Equity Linked Savings Scheme
ELSS mutual funds give you the double benefit of tax savings and a higher return on investment compared to bank FD, PF, NSC and other investment savings options. ELSS funds are tax-saving mutual funds, which invest most of the funds in equity schemes with a lock-in period of 3 years. In accordance with Section 80C, you can use the tax benefit up to Rs 46,800 by investing up to Rs 1.5 lakhs per year in ELSS. In addition to other standard investments like FDs, NPS, etc, ELSS has advantages lowest lock-in period and higher returns as compared to other tax saving options.
Therefore it is more suitable for investors who want avail long term benefits. 10% LTCG tax is applicable if profits exceed Rs.1 lakh per annum. One can invest a minimum amount of Rs 500 through Growth Option, Dividend Option or Dividend Reinvestment Option and he/she must wait to complete the lock-in period of three years as ELSS does not allow partial withdrawals in between. Some of the top 5 ELSS Funds to invest in 2020 are Axis Long Term Equity, Aditya Birla SL Tax Relief 96, DSP Tax Saver, Mirae Asset Tax Saver and Motilal Oswal Long Term Equity.
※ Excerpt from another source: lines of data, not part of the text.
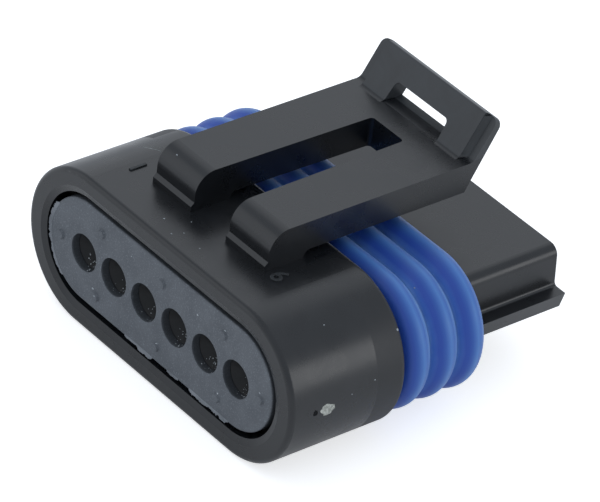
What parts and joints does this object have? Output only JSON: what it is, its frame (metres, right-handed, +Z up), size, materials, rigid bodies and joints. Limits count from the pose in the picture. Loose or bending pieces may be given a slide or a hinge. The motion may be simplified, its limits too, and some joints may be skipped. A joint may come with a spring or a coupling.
{
  "type": "connector housing",
  "caption": "Sealed in-line wire connector housing with a sprung latch, a ribbed interface seal and a rubber mat seal round its wire holes.",
  "frame": {"origin": "centre of the bounding box in plan, on the plane that the collar's underside stands on", "axes": "+X along the row of wires, +Y the way the connector is pushed to mate, +Z up towards the latch"},
  "size_m": [0.0388, 0.035, 0.0236],
  "materials": {
    "nylon_black": "moulded satin black",
    "silicone_blue": "satin blue silicone",
    "silicone_grey": "matt dark blue-grey silicone"
  },
  "bodies": {
    "root": {"housing": "nylon_black", "interface_seal": "silicone_blue", "cable_seal": "silicone_grey"}
  },
  "joints": []
}
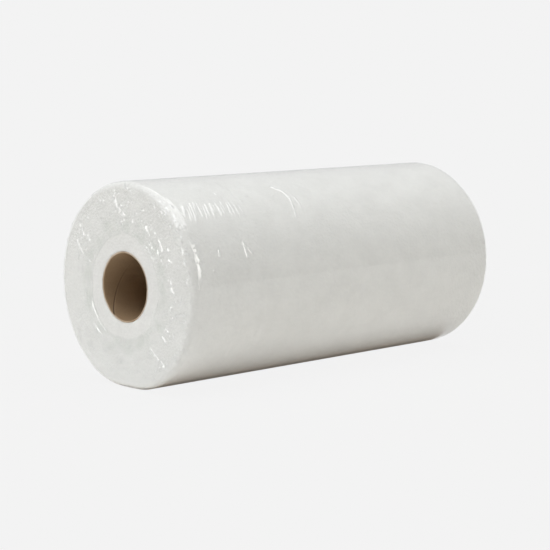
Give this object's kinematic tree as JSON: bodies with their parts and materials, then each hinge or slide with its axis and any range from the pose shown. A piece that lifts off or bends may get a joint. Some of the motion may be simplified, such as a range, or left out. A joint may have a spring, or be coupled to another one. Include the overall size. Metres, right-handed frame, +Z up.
{
  "type": "paper towel roll",
  "caption": "Wrapped roll of white kitchen paper on a cardboard core, lying on its side, with an open eye in the clear film at each end.",
  "frame": {"origin": "on the plane that the roll lies on, under the middle of the roll's length and under its axis", "axes": "+X along the roll's axis, away from the end that the picture shows; +Y away from the side that the picture shows; +Z up"},
  "size_m": [0.2812, 0.1328, 0.1311],
  "materials": {
    "cardboard": "brown spiral-wound cardboard, matt",
    "towel_paper": "white embossed tissue, matt",
    "clear_film": "clear shrink film, glossy, with fine creases"
  },
  "bodies": {
    "root": {"core": "cardboard", "towel_roll": "towel_paper", "wrap_film": "clear_film"}
  },
  "joints": []
}
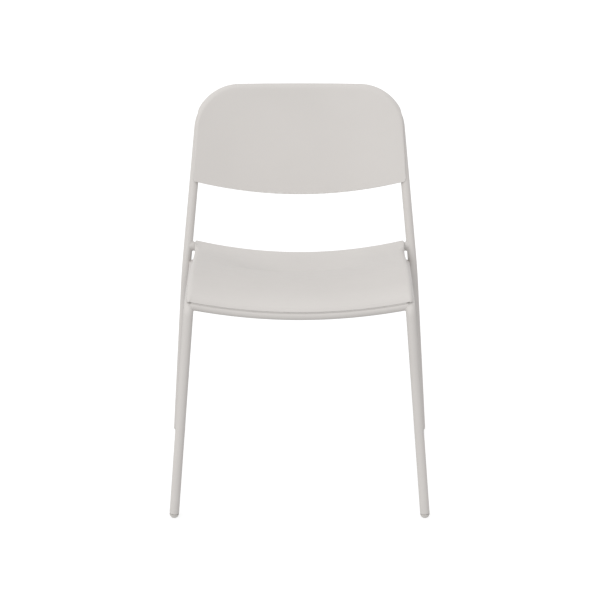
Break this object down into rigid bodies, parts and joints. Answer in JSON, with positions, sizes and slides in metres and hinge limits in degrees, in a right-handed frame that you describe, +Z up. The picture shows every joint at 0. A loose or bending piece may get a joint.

In the fixed income classification, tax saving infrastructure bonds are a decent option, issued by government-approved infrastructure firms and offering a decent interest rate plus tax benefits. It is best suited for those people who want a fixed income for their investment. These bonds are often maturity between 10 and 15 years and can be redeemed after five years of lock-in. Such bonds are listed on either or both the National Stock Exchange or the Bombay Stock Exchange which gives you an opportunity to exit after the duration of lock-in. Under Section 80 CCF of the Income-Tax Act, investment up to Rs 20,000 in these bonds is liable for income tax deduction.
In these bonds, Hindu undivided families and any citizen Indian who is not a minor may invest a minimum amount of Rs 5000. Currently, Infrastructure Bonds offering interest rate between 7.25% to 8.25% which is paid annually or cumulatively. While investing it is suggested to the investors to check the rating. A triple-A-rated (AAA) bond is a good tax saving scheme for your investment. This bond can be managed from both the demat account and physical form. The interest earned is applied to income and paid according to the income tax bracket of the individual if the annual interest is less than Rs 2,500, no tax is deducted. It is one of the best tax saving options as the consistency of the instruments can be measured from ratings provided by agencies such as CARE, FITCH, CRISIL and ICRA.
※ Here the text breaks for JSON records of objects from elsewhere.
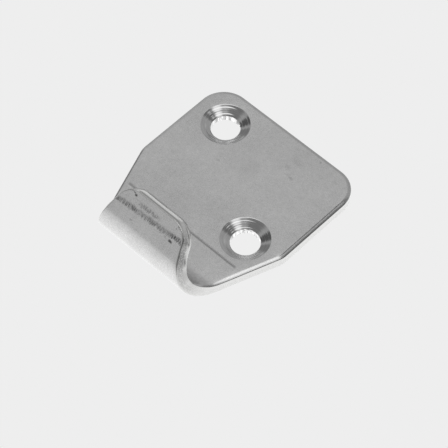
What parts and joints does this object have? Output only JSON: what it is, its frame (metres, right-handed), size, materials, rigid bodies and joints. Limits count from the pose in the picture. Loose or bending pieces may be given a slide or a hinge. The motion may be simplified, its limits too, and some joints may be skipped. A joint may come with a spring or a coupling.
{
  "type": "hook catch plate",
  "caption": "Bent sheet-metal catch plate: a flat screw-down base with countersunk holes, whose tapered front end curls up and back into a hook for a latch loop.",
  "frame": {"origin": "midway between the two screw holes, on the flat underside that is screwed down", "axes": "+X across the plate, +Y towards the square rear end so that the hook is at -Y, +Z out of the mounting face towards the hook's tip"},
  "size_m": [0.03, 0.0339, 0.0126],
  "materials": {
    "stainless_sheet": "tumbled satin stainless steel with faint mottling and tool marks at the bend"
  },
  "bodies": {
    "root": {"catch_plate": "stainless_sheet"}
  },
  "joints": []
}
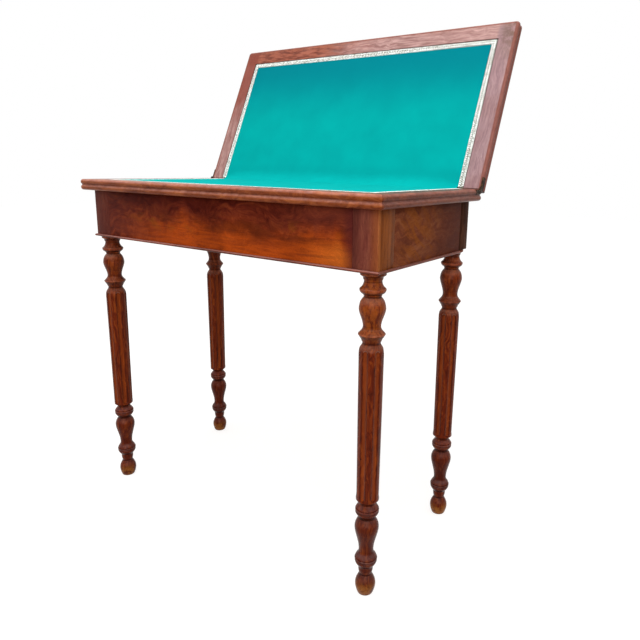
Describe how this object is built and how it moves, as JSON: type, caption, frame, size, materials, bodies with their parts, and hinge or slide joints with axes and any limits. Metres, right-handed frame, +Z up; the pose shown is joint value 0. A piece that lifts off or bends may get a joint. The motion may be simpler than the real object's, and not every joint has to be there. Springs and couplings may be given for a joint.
{
  "type": "games table",
  "caption": "Folding card table with a hinged double top lined with green baize, a shallow frieze, turned fluted legs and a back frame that slides out.",
  "frame": {"origin": "on the floor, under the middle of the box that holds the table with its lid leaning back", "axes": "+X to the right seen from the front, +Y to the back where the lid is hinged, +Z up"},
  "size_m": [0.8, 0.5692, 1.0897],
  "materials": {
    "dark_wood": "polished mahogany, upright grain",
    "figured_veneer": "polished flame-figured mahogany veneer",
    "bead_wood": "polished",
    "turned_wood": "polished turned mahogany",
    "border_wood": "worn polish",
    "inner_wood": "bare softwood",
    "baize": "woollen cloth",
    "braid": "woven flat braid",
    "brass": "tarnished"
  },
  "bodies": {
    "carcass": {"front_frieze": "figured_veneer", "right_frieze": "figured_veneer", "left_frieze": "figured_veneer", "post_front_right": "dark_wood", "post_front_left": "dark_wood", "leg_front_right": "turned_wood", "leg_front_left": "turned_wood", "base_bead_front": "bead_wood", "base_bead_right": "bead_wood", "base_bead_left": "bead_wood", "inner_back_rail": "inner_wood", "slide_guide_upper_right": "inner_wood", "slide_guide_upper_left": "inner_wood", "slide_guide_lower_right": "inner_wood", "slide_guide_lower_left": "inner_wood", "top_bearer": "inner_wood", "glue_block_front_left": "inner_wood", "glue_block_front_right": "inner_wood", "glue_block_back_left": "inner_wood", "glue_block_back_right": "inner_wood", "glue_block_left": "inner_wood", "glue_block_right": "inner_wood", "lower_leaf_board": "inner_wood", "lower_leaf_front_border": "border_wood", "lower_leaf_right_border": "border_wood", "lower_leaf_left_border": "border_wood", "lower_baize": "baize", "lower_braid": "braid", "lower_hinge_plate_right": "brass", "lower_hinge_plate_left": "brass", "lower_hinge_screw_right_1": "brass", "lower_hinge_screw_right_2": "brass", "lower_hinge_screw_left_1": "brass", "lower_hinge_screw_left_2": "brass"},
    "lid": {"lid_board": "inner_wood", "lid_veneer": "figured_veneer", "lid_top_border": "border_wood", "lid_left_border": "border_wood", "lid_right_border": "border_wood", "lid_baize": "baize", "lid_braid": "braid", "hinge_pin_left": "brass", "hinge_pin_right": "brass", "lid_hinge_plate_left": "brass", "lid_hinge_plate_right": "brass", "lid_hinge_screw_left_1": "brass", "lid_hinge_screw_left_2": "brass", "lid_hinge_screw_right_1": "brass", "lid_hinge_screw_right_2": "brass"},
    "back_frame": {"back_frame_rail": "dark_wood", "back_block_right": "dark_wood", "back_block_left": "dark_wood", "leg_back_right": "turned_wood", "leg_back_left": "turned_wood", "slide_arm_right": "inner_wood", "slide_arm_left": "inner_wood", "slide_front_bar": "inner_wood"}
  },
  "joints": [
    {"name": "lid_hinge", "type": "hinge", "parent": "carcass", "child": "lid", "pos_m": [0, 0.10565, 0.73525], "axis": [-1, 0, 0], "range_deg": [-114, 66]},
    {"name": "back_frame_slide", "type": "slide", "parent": "carcass", "child": "back_frame", "axis": [0, 1, 0], "range_m": [-0.0075, 0.1855]}
  ]
}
Senior Citizen Saving Schemes(SCSS)
Senior Citizens Savings Scheme (SCSS) is a pure government savings scheme given to people aged 60 years of age. The tenure of the scheme is 5 years but can be extended to an additional 3 years. The main goal of the scheme is to provide financial support to the investors with a benefit of regular income and the interest is guaranteed which is paid on a quarterly basis. The SCSS interest rate for the duration from January to March 2020 was set at 8.6%. It is one of the small saving options with the highest interest rate in India. SCSS is accessible through the Public / Private Banks and Post Offices. As it is a government saving scheme the terms and conditions for the SCSS are the same, irrespective of which bank/post office you invest. SCSS investment is eligible for the deduction of tax under section 80C of the 1961 Act on Income Tax.
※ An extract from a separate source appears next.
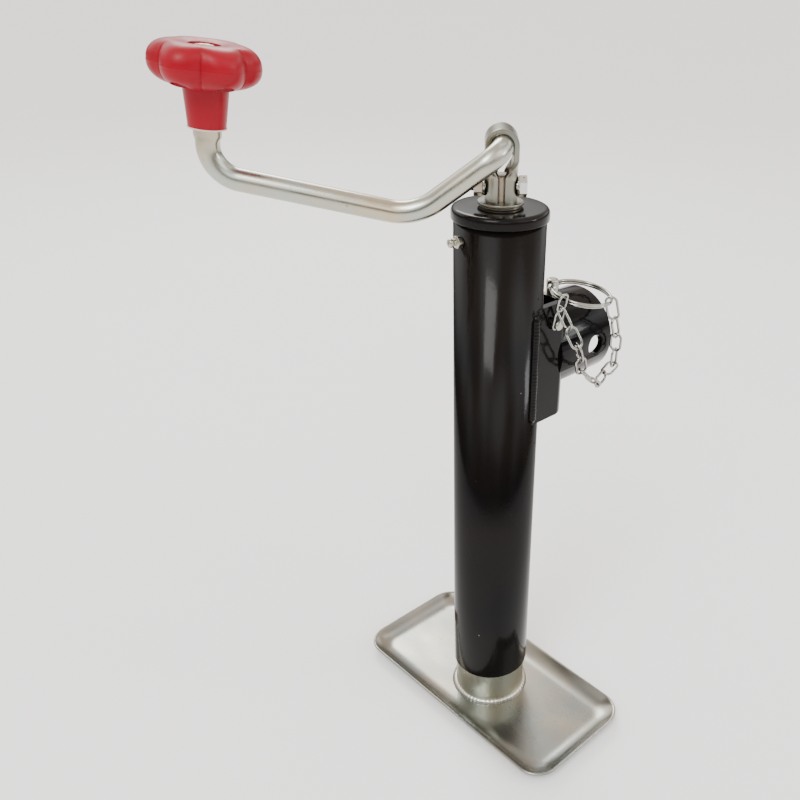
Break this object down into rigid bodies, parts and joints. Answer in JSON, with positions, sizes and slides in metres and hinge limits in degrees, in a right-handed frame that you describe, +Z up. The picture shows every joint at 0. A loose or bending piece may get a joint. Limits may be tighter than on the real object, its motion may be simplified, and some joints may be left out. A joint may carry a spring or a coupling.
{
  "type": "trailer tongue jack",
  "caption": "Screw-driven tube jack with a fold-over crank handle and knob, a pipe mount on its side with a pull pin, and a flat pressed foot.",
  "frame": {"origin": "centre of the foot's underside, on the tube axis", "axes": "+Z up along the tube, +X along the mounting pipe away from the tube, Y along the foot's long side"},
  "size_m": [0.2426, 0.2197, 0.4811],
  "materials": {
    "black_paint": "gloss",
    "zinc_plate": "satin zinc plate",
    "plain_steel": "machined, greased",
    "brass_nut": "machined",
    "red_plastic": "gloss"
  },
  "bodies": {
    "jack_tube": {"outer_tube": "black_paint", "top_cap": "black_paint", "bearing_seat_plate": "plain_steel", "spindle_bush": "plain_steel", "bearing_top_race": "plain_steel", "grease_nipple": "zinc_plate", "mount_bracket": "black_paint", "bracket_weld_beads": "black_paint", "mount_pipe": "black_paint", "pipe_weld_beads": "black_paint", "chain_rivet": "zinc_plate", "tether_chain": "zinc_plate"},
    "crank": {"lead_screw": "plain_steel", "thrust_collar": "plain_steel", "collar_pin": "plain_steel", "bearing_bottom_race": "plain_steel", "bearing_balls": "plain_steel", "bearing_ball_cage": "plain_steel", "cap_washer": "zinc_plate", "crank_strap": "zinc_plate", "strap_bolt": "zinc_plate", "strap_bolt_washers": "zinc_plate", "strap_lock_nut": "zinc_plate", "screw_stop_washer": "plain_steel", "screw_stop_pin": "plain_steel"},
    "handle": {"handle_rod": "zinc_plate", "pivot_washer": "zinc_plate", "pivot_push_clip": "zinc_plate", "knob_push_nut": "plain_steel"},
    "knob": {"hand_knob": "red_plastic"},
    "leg": {"drop_leg": "zinc_plate", "lead_nut": "brass_nut", "foot_pan": "zinc_plate", "leg_weld_ring": "zinc_plate"},
    "pin": {"lock_pin": "zinc_plate", "tether_chain_end_link": "zinc_plate"},
    "ring": {"pull_ring": "zinc_plate"}
  },
  "joints": [
    {"name": "crank_spin", "type": "hinge", "parent": "jack_tube", "child": "crank", "pos_m": [0, 0, 0.38], "axis": [0, 0, 1], "range_deg": [-18000, 0]},
    {"name": "foot_extend", "type": "slide", "parent": "jack_tube", "child": "leg", "axis": [0, 0, -1], "range_m": [0, 0.254]},
    {"name": "handle_fold", "type": "hinge", "parent": "crank", "child": "handle", "pos_m": [0, 0, 0.4273], "axis": [0.682, 0.7314, 0], "range_deg": [-8, 190]},
    {"name": "knob_spin", "type": "hinge", "parent": "handle", "child": "knob", "pos_m": [-0.13314, 0.09223, 0.4359], "axis": [0.0764, -0.0713, 0.9945], "continuous": true},
    {"name": "pin_pull", "type": "slide", "parent": "jack_tube", "child": "pin", "axis": [0, 0, 1], "range_m": [0, 0.02], "deforming": ["tether_chain"]},
    {"name": "ring_swing", "type": "hinge", "parent": "pin", "child": "ring", "pos_m": [0.051, 0, 0.32805], "axis": [-0.866, -0.5, 0], "range_deg": [0, 100], "deforming": ["tether_chain_end_link"]}
  ],
  "couplings": [
    {"joint": "foot_extend", "follows": "crank_spin", "m_per_rad": -0.0008085}
  ]
}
As per the current regulations you are liable to pay TDS (Tax Deducted at Source) in the interest earned is more than RS 50 000 in one fiscal year. The SCSS maximum limit is Rs.15 lakh investors can deposit in a minimum lump sum deposit of Rs.1000. Although deposits can be made in cash on the SCSS accounts, this is only allowed for the amount less than Rs. 1 lakh. If the deposit sum for the Senior Citizens Savings Scheme reaches Rs. 1 lakh, it is compulsory to use a cheque/demand draft for making the deposit. This provides security and protects your investment as it is a government scheme and also allows you fair returns on your investment. The scheme is also accessible to retired defence employees regardless of the age limits stated above. Pursuant to Section 80C of the Income Tax Act, 1961, investors who make investments in Senior Citizen Savings Scheme will qualify for income tax deduction benefit up to Rs. 1.5 Lakh.
Employees Provident Fund
EPF is the primary scheme under the Provident Funds and Miscellaneous Provisions Act of 1952 for the employees of India. The scheme is operated under the support of the Employees Provident Fund Organization (EPFO). In compliance with EPF, an employee is obligated to pay a certain contribution to the scheme and the employer shall pay the same contribution. The employee earns a lump sum amount of returns on both including the self and employer contributions at the time of retirement. Salaries applicants must have a minimum income of Rs 15,000 per month to invest in EPF. The employee who is earning more than Rs.15,000 may also register for an EPF account; however, he/she must have the permission of Assistant PF Commissioner.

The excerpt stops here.